Mount Block Devices in ChromeOS

I am a big fan of LUKS encrypted USB sticks. They are easy to make and easy to handle on most Linux systems. ChromeOS is one of these systems, where I had trouble with LUKS encrypted USB sticks or block devices in general. Although ChromeOS is capable to mount a various number of filesystems, it has no idea what to do with a LUKS encrypted USB stick. The first idea most people have is launching a Crostini container and decrypting the USB stick via cryptsetup. However, this does not work due to a few security limitations on ChromeOS. In this tutorial, I will show you how you can allow your Crostini container to mount and handle LUKS encrypted usb sticks or any additional block device in general. The first step you will have to do is opening the ChromeOS developer shell via ctrl+alt+t in your ChromeOS window. Next, start your termina VM via vmc start termina. For this tutorial I am going to assume that you have already a LXC container called penguin. You can print the config of this container via: lxc config show penguin.

For mounting and handling block devices we have to do two changes:

  1. Set the container to privileged mode. (This might be a security risk, thus only do this if you know what you are doing)
  2. Add a raw LXC configuration to allow block devices, device mapping and other permissions that are needed.

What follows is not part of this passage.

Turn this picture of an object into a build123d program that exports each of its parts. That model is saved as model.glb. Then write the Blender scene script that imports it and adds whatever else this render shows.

We hav no text editor in the termina VM, hence we have to add the raw LXC config with a little trick:

$ lxc config set penguin raw.lxc=$(cat << EOF
lxc.cgroup.devices.allow = c *:* rwm
lxc.cgroup.devices.allow = b *:* rwm
EOF
)"

$ lxc config set penguin security.privileged=true

The above snippet sets all necessary permissions. After doing this restart the LXC container. Next, you need to add all block devices + partition devices manually. In my case, this is what I did:

$ lxc config device add penguin /dev/sda unix-block=/dev/sda mode=0666
$ lxc config device add penguin /dev/sda1 unix-block=/dev/sda1 mode=0666

With these changes you should be able to jump into the container as usual and decrypt it with cryptsetup luksOpen /dev/sda usb.